§ TASK GOAL
Quote exactly, and only, the lines from the one with "const extent = new" down to the one with "bpy.context.scene.collection.objects.link(empty)", both included.

:: STORED DATA

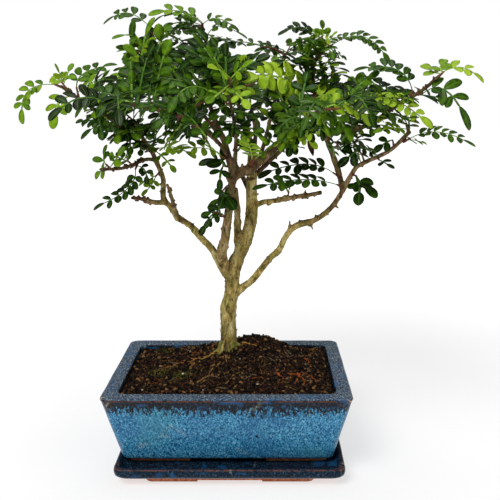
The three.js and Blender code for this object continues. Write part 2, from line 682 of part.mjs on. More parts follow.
// One compound leaf: a thin arched blade, its outline cut to the rib between the leaflets
function leafSolid(base, middle, tip, sky, grow) {
  const control = middle.clone().multiplyScalar(2).addScaledVector(base, -0.5).addScaledVector(tip, -0.5);
  const rib = new THREE.QuadraticBezierCurve3(base, control, tip);
  const length = rib.getLength();
  const leafletShare = 1 - petioleShare - terminalShare;
  const pairs = Math.max(1, Math.round((leafletShare * length) / leafletSpacing));
  const heading = tip.clone().sub(base).setZ(0);
  if (heading.length() < 0.25 * length) {
    heading.set(tip.x, tip.y + length, 0);
  }
  const flatSide = heading.normalize().cross(sky).multiplyScalar(0.25);
  const spacing = leafletShare / pairs;
  const reach = THREE.MathUtils.clamp(length * 0.21, 7, 11) + grow;
  const half = bladeThickness / 2 + grow;
  const cup = 0.12;
  const points = [];
  const place = (share, side) => {
    const centre = rib.getPoint(share);
    const along = rib.getTangent(THREE.MathUtils.clamp(share, 0, 1));
    const across = along.clone().cross(sky).add(flatSide);
    across.addScaledVector(along, -across.dot(along)).normalize();
    const up = across.clone().cross(along);
    const point = centre.addScaledVector(across, side).addScaledVector(up, cup * Math.abs(side));
    points.push(point.clone().addScaledVector(up, half));
    points.push(point.clone().addScaledVector(up, -half));
    return points.length - 2;
  };
  const faces = [];
  const rim = { left: [], right: [] };
  const ribSide = ribHalfWidth + grow;
  const signs = { left: -1, right: 1 };
  const notches = { left: [], right: [] };
  const shift = grow / length;
  for (const side of ['left', 'right']) {
    const sign = signs[side];
    const first = place(-shift, sign * ribSide);
    rim[side].push(first);
    notches[side].push(first);
    let notch = place(petioleShare, sign * ribSide);
    rim[side].push(notch);
    notches[side].push(notch);
    for (let pair = 0; pair < pairs; pair += 1) {
      const share = petioleShare + pair * spacing;
      const swell = reach * (0.78 + 0.22 * Math.sin((Math.PI * (pair + 0.6)) / pairs));
      const near = place(share + 0.16 * spacing - shift, sign * swell * 0.72);
      const far = place(share + 0.8 * spacing + shift, sign * swell);
      const nextNotch = place(share + spacing, sign * ribSide);
      rim[side].push(near, far, nextNotch);
      notches[side].push(nextNotch);
      const leaflet = [[notch, near, far], [notch, far, nextNotch]];
      faces.push(...leaflet.map((face) => (sign > 0 ? face : [...face].reverse())));
      notch = nextNotch;
    }
  }
  for (let station = 0; station < notches.left.length - 1; station += 1) {
    const [left, right] = [notches.left, notches.right];
    faces.push([left[station], right[station], right[station + 1]]);
    faces.push([left[station], right[station + 1], left[station + 1]]);
  }
  const lastLeft = notches.left.at(-1);
  const lastRight = notches.right.at(-1);
  const middleShare = 1 - terminalShare * 0.5;
  const leftBulge = place(middleShare, -reach * 0.42);
  const rightBulge = place(middleShare, reach * 0.42);
  const end = place(1 + shift, 0);
  faces.push([lastLeft, lastRight, rightBulge], [lastLeft, rightBulge, leftBulge]);
  faces.push([leftBulge, rightBulge, end]);
  const outline = [...rim.right, rightBulge, end, leftBulge, ...rim.left.toReversed()];
  const triangles = [];
  for (const [a, b, c] of faces) {
    triangles.push([a, b, c], [a + 1, c + 1, b + 1]);
  }
  outline.forEach((point, index) => {
    const next = outline[(index + 1) % outline.length];
    triangles.push([point, point + 1, next + 1], [point, next + 1, next]);
  });
  return solidOf(geometryOf(points, triangles));
}

function pointAlong(route, share) {
  const points = route.map((point) => new THREE.Vector3(...point));
  const path = new THREE.CurvePath();
  for (let index = 0; index < points.length - 1; index += 1) {
    path.add(new THREE.LineCurve3(points[index], points[index + 1]));
  }
  return path.getPointAt(share);
}

function spraySolid(route, leaves, grow) {
  const parts = [tube(route, twigRadius, twigTipRadius, twigSides, grow)];
  leaves.forEach(([at, middle, tip], index) => {
    const base = pointAlong(route, Math.min(at, 0.97));
    const sky = leafSky(base, index);
    parts.push(leafSolid(base, new THREE.Vector3(...middle), new THREE.Vector3(...tip), sky, grow));
  });
  return wasm.Manifold.union(parts);
}

// Putting the tree together, with its origin at the middle of the base of its whole box
const tree = new THREE.Group();
const woodClear = woodSolid(gap);
tree.add(meshOf('saucer', saucerSolid(), darkGlaze));
tree.add(meshOf('pot', potSolid(), clayBlue));
tree.add(meshOf('drainage_screen_left', screenSolid(-1), screenBlack));
tree.add(meshOf('drainage_screen_right', screenSolid(1), screenBlack));
tree.add(meshOf('soil', soilSolid(woodClear), soilBrown));
tree.add(meshOf('tree_wood', woodSolid(0), bark));

const allSprays = [
  ...sprays,
  ...fullSprays.map(([name, colour, start, end], index) => [
    name,
    colour,
    [start, end],
    fullSprayLeavesOf(index, start, end),
  ]),
];
const placed = [];
for (const [name, colour, route, leaves] of allSprays) {
  let solid = spraySolid(route, leaves, 0).subtract(woodClear);
  for (const earlier of placed) {
    solid = solid.subtract(earlier);
  }
  placed.push(spraySolid(route, leaves, gap));
  const material = new THREE.MeshStandardMaterial({
    color: leafColours[colour],
    roughness: 0.4,
    metalness: 0,
  });
  tree.add(meshOf(`spray_${name}`, mainBody(solid), material));
}

const extent = new THREE.Box3().setFromObject(tree);
const middle = extent.getCenter(new THREE.Vector3());
tree.position.set(-middle.x, -middle.y, -extent.min.z);
tree.updateMatrixWorld(true);

export default tree;
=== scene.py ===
"""A Japanese pepper bonsai in its glazed pot: the looks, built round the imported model.

Points are in millimetres from the middle of the pot, at the height of the table, unless a
comment says otherwise. The limbs' routes and the sprays' leaves are those of the solid model.
"""

import math
import random

import bpy
import numpy as np
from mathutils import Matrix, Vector, kdtree, noise


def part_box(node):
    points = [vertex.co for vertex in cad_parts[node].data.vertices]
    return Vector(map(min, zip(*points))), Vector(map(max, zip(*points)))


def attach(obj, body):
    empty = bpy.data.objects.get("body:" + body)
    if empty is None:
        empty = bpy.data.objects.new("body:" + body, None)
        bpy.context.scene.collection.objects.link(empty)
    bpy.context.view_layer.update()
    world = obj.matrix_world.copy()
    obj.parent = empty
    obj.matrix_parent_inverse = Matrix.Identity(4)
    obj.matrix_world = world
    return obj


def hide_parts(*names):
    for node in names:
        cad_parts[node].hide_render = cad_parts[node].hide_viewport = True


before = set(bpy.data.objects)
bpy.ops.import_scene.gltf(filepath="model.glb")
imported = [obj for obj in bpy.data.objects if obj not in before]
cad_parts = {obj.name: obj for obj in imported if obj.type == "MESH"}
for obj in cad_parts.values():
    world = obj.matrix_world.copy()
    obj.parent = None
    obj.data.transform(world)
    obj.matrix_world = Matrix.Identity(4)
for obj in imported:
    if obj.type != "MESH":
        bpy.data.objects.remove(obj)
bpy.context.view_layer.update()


def table_rows(table):
    """The rows of a table. A row runs on over the indented lines below it."""
    return table.strip().replace("\n    ", " ").splitlines()


def read_points(text):
    """The points written in a text, with commas between them."""
    return tuple(tuple(map(float, point.split())) for point in text.split(","))


def read_limbs(table):
    """Each limb by its name: its route, and the radius at its start and its end."""
    limbs = {}
    for row in table_rows(table):
        name, start_radius, end_radius, route = row.split(maxsplit=3)
        limbs[name] = read_points(route), float(start_radius), float(end_radius)
    return limbs


def read_sprays(table):
    """Each spray: name, shade, the twig's route, and for each leaf its share, middle and tip."""
    sprays = []
    for row in table_rows(table):
        twig, *written = row.split("|")
        name, shade, route = twig.split(maxsplit=2)
        leaves = []
        for leaf in written:
            share, ends = leaf.split(maxsplit=1)
            leaves.append((float(share), *read_points(ends)))
        sprays.append((name, shade, read_points(route), leaves))
    return sprays


def read_seen_leaves(table):
    """Each leaf: its group, base, middle and tip, its depth, its shade and its form."""
    leaves = []
    for row in table_rows(table):
        group, written = row.split(maxsplit=1)
        for leaf in written.split(";"):
            spots, look = leaf.split(":")
            depth, shade, *form = look.split()
            form = tuple(map(float, form))
            leaves.append((group, *read_points(spots), float(depth), shade, form))
    return leaves


def read_forms(table):
    """Each spray's leaf form, by the spray's name."""
    return {name: tuple(map(float, form)) for name, *form in map(str.split, table.split(","))}


# Limbs: the name, the radius at the start and the end, and the route
LIMBS = read_limbs("""
trunk 7.8 4.2
    -3 14 52, -3 13 82, -2 13 93, -2 12 120, 1 11 135, 2 10 149, 5 9 163, 11 8 176, 16 7 190,
    19 6 206, 19 6 230, 20 7 256
deadStem 4.4 1.8 7 8 164, 8 6 178, 7 4 191, 7 3 210, 6 3 228
leftStem 4.7 1.7
    1 9 149, -5 4 163, -6 -2 175, -3 -6 187, -1 -9 201, 1 -12 215, 3 -14 229, 4 -16 241, 1 -20 256,
    -2 -24 269, -8 -26 283, -13 -28 298
knottedBranch 4.2 1.8 2 -16 238, 10 -15 243, 17 -12 245, 26 -10 251, 37 -8 261, 43 -4 269, 48 4 284
leftLimb 3.4 1.6
    1 10 145, -7 11 158, -15 14 173, -25 17 183, -34 20 193, -45 22 200, -52 24 209, -58 25 217,
    -58 26 233, -62 26 245, -67 25 257, -74 22 269, -80 16 284
leftStub 2.4 1.3 -56 24 213, -66 20 214, -72 16 216, -76 13 218, -83 10 219
leftSpur 2 1.3 -47 22 204, -49 19 213, -50 17 219, -53 14 230
rightLimb 3.1 1.5
    3 11 132, 11 9 141, 19 5 148, 27 1 159, 35 -3 170, 42 -6 177, 47 -8 188, 53 -9 196, 60 -10 200,
    70 -12 203, 80 -14 210, 89 -16 221, 101 -19 244, 107 -20 250, 128 -26 261, 142 -33 276
rightRiser 2.4 1.4 93 -17 229, 90 -12 243, 83 -4 263, 78 0 276, 74 7 298, 69 14 325, 80 16 342
rightReach 2 1.3 79 -3 271, 88 -8 275, 110 -18 280, 130 -26 294, 150 -33 307, 162 -37 318
rightStub 2.4 1.6 19 6 211, 28 4 216, 33 2 217, 44 -2 219, 57 -5 222, 67 -8 224, 76 -10 226
farLeftTwig 1.8 1.2 -67 25 257, -81 18 269, -95 8 284, -112 -6 296, -130 -18 311
lowLeftTwig 1.7 1.2 -65 26 250, -71 13 251, -85 -8 246, -101 -22 246
crownStem 2.2 1.1 20 7 251, 18 14 267, 4 30 305, -18 40 342, -23 43 361
frontStem 1.8 1.1 4 -16 239, 7 -32 256, 8 -50 279, 3 -66 308
backRightStem 2 1.1 20 6 243, 28 20 259, 41 48 309, 48 54 339
midLeftStem 1.7 1.1 -2 -24 269, -22 -12 292, -35 0 302, -48 10 307, -66 18 310, -81 22 317
lowFrontLeftStem 1.6 1.1 1 -20 256, -8 -36 270, -31 -58 287, -64 -74 297
frontRightStem 1.7 1.1 36 -8 260, 50 -32 276, 62 -58 288, 72 -80 294
backLeftStem 2.3 1.1 19 6 222, 8 28 240, -10 52 262, -36 76 284, -58 92 300
backStem 2 1.1 20 7 250, 22 34 272, 18 66 292, 10 98 306
farRightBackStem 2.2 1.1 19 6 236, 38 30 252, 60 58 270, 84 84 288, 104 100 296
""")
ROOTS = [read_points(row) for row in table_rows("""
-3 13 86, -14 9 81, -24 4 72
-3 13 86, -10 2 80, -15 -8 68
-3 13 86, 8 13 86, 20 12 76
-3 13 86, 2 3 82, 6 -8 68
-3 13 86, -8 24 84, -12 36 72
""")]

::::

§ EXERCISE ANSWER
const extent = new THREE.Box3().setFromObject(tree);
const middle = extent.getCenter(new THREE.Vector3());
tree.position.set(-middle.x, -middle.y, -extent.min.z);
tree.updateMatrixWorld(true);

export default tree;
=== scene.py ===
"""A Japanese pepper bonsai in its glazed pot: the looks, built round the imported model.

Points are in millimetres from the middle of the pot, at the height of the table, unless a
comment says otherwise. The limbs' routes and the sprays' leaves are those of the solid model.
"""

import math
import random

import bpy
import numpy as np
from mathutils import Matrix, Vector, kdtree, noise


def part_box(node):
    points = [vertex.co for vertex in cad_parts[node].data.vertices]
    return Vector(map(min, zip(*points))), Vector(map(max, zip(*points)))


def attach(obj, body):
    empty = bpy.data.objects.get("body:" + body)
    if empty is None:
        empty = bpy.data.objects.new("body:" + body, None)
        bpy.context.scene.collection.objects.link(empty)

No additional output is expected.